When you paraphrase, you are working more closely with the original text; you want to use something specific from the text, but to put it into your own words; you want to help it ‘fit’ into your text and you want to avoid direct quotation. Although paraphrase is not as common as summary in academic writing, it is still used frequently and is better than using a direct quotation. Various techniques can help you paraphrase effectively and you need to use a combination of techniques in your writing; one technique is never enough as it will lead to patchwork paraphrase where your writing is too close to the original text.

Some techniques to use when paraphrasing:

Word form e.g. verb changes to noun (discover --- discovery)
Word order e.g. putting a conditional clause first instead of second (if he did this, it would change --- It would change if he did this)
Active/Passive e.g. (The teachers did not allow them to speak --- They were not allowed to speak in class)
Synonyms e.g. (The findings were significant --- The findings were important)

Look at the examples below. The first paraphrase is too close to the original whereas the second paraphrase employs all of the techniques above; thus, it becomes the student’s own presentation of the idea while still being attributed to the original source. When paraphrasing, using author prominent citation (as in paraphrase 2 below) helps move away from the original wording.
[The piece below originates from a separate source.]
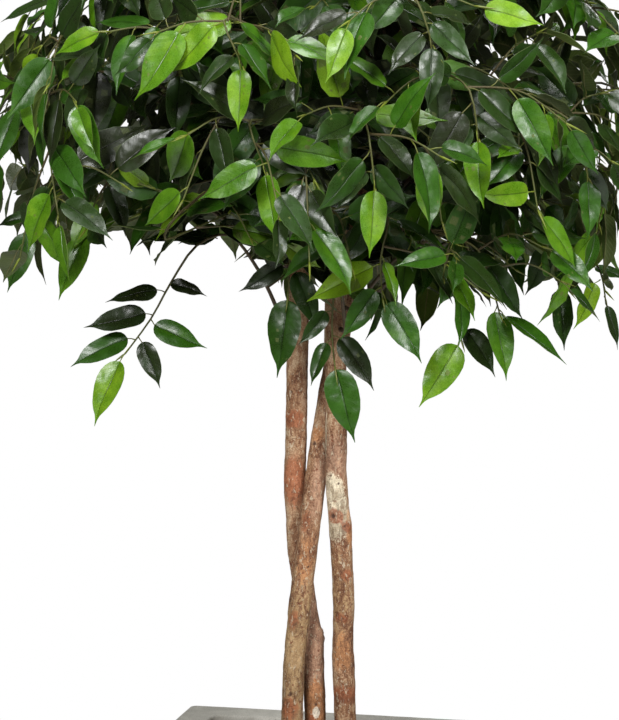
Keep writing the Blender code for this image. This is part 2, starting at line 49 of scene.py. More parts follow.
studio = {
    "yaw": 12.5,  # degrees the planter is turned from the picture
    "eye": (-0.00935, -2.600, 1.078),  # across, deep, up
    "tilt": 5.5,
    "lens": 118.18,
    "backdrop": 1.0,
    "skyLight": 0.09,
    "skyTint": (1.0, 0.96, 0.76),
    "floorRadius": 1.45,
    "floorEdge": 0.05,
    # name, where as across, deep, up, what it faces, side, watts
    "lights": (
        ("keySoftbox", (-0.95, -2.75, 2.25), (0.0, 0.0, 0.95), 0.75, 78.0),
        ("sideSoftbox", (1.70, -2.30, 2.05), (0.0, 0.0, 0.95), 0.70, 62.0),
        ("topSoftbox", (0.00, -0.30, 3.30), (0.0, 0.0, 1.0), 0.90, 42.0),
        ("backSoftbox", (0.60, 2.70, 2.20), (0.0, 0.0, 0.95), 1.4, 40.0),
    ),
}


def turned(across, deep, height):
    # From the picture's axes to the planter's own
    c = math.cos(math.radians(studio["yaw"]))
    s = math.sin(math.radians(studio["yaw"]))
    return Vector((across * c - deep * s, across * s + deep * c, height))


def setCamera():
    lens = bpy.data.cameras.new("photoCamera")
    lens.lens = studio["lens"]
    lens.sensor_width = 36.0
    lens.clip_start = 0.05
    lens.clip_end = 60.0
    camera = bpy.data.objects.new("photoCamera", lens)
    bpy.context.scene.collection.objects.link(camera)
    camera.location = turned(*studio["eye"])
    camera.rotation_euler = (math.radians(90 - studio["tilt"]), 0.0, math.radians(studio["yaw"]))
    bpy.context.scene.camera = camera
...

Original from Smith 2012 The city is a mixture of African and European cultural influences.
Paraphrase 1: example of bad paraphrasing Culturally, the city is a mixture of African and European influences (Smith 2012)
Paraphrase 2: example of good paraphrasing As Smith (2012) highlights, culturally, the city is influenced by both Europe and Africa.

Quoting

You should use quotations sparingly, for example when you want to include definitions or strong statements. They should be as short (less than two lines or about 40 words in length) and relevant as possible.

Short quotations (fewer than 40 words)

Short quotations should provide the page number (using p. for ‘page’ or pp. for ‘pages’) and should not use italics or bold text.

Where the reference is after the quotation, as in the second and third examples below, the full stop comes after the parentheses (brackets) rather than the end of the actual quotation.

Quotations should match the grammar of the sentences they are placed within so that the overall sentence makes sense.

Pay attention to the examples below and the locations of the full stops:

Citation examples

a) Haralambos and Holborn (2007, p. 143) state that “the family has been seen as a universal social institution, an inevitable part of human society.”

b) Thinking and reflecting play an important role in the learning process. “These resting times provide periods for reflection and permit time for new things to be learned, mastered and brought to fruition” (Jones 2005, p. 122).

c) A study into UK business engagement conducted by MacLeod and Clarke states that the “correlation between engagement, wellbeing, and performance is repeated too often for it to be a coincidence” (2009, pp. 35-36).

Long quotations (40+ words)

Where the reference comes before the quotation (as in a)), the full stop comes before the closing quotation mark. Where the reference is after the quotation (as in b) and c)), the full stop comes after the bracket rather than at the end of the quotation.

Try to avoid such long quotations if possible. If you do need to include a longer quotation (over two lines in length) it should be indented in a separate paragraph as a block quote:

This is an example of a block quote that is indented. You use block quotes when your direct quote is over two lines in length, which makes it clear that this is a direct quote by another author and not your own words. You do not use quotation marks, but do still need to cite the author, date and page number of the source. (QMU 2020, p. 9)

Unfinished quotations

Unfinished quotations Sometimes, to shorten the length of a quote and remove unnecessary or irrelevant information, you might want to leave out some words, lines or paragraphs from a direct quotation. When doing this you need to be careful not to distort the message being communicated by the author. You indicate you have omitted some of the quote, use an ellipsis (three dots: …).

Citation example
“…research techniques are engulfing researchers in a deluge of data. JISC and other organisations are funding studies…to gain new insight and knowledge…within this resource.” (Redfearn 2006, p. 6)

Note: You do not need the ellipsis points at the start of the quotation if it is embedded within your own sentence.

Citation example
According to Redfearn (2006 p. 6), “research techniques are engulfing researchers in a deluge of data.”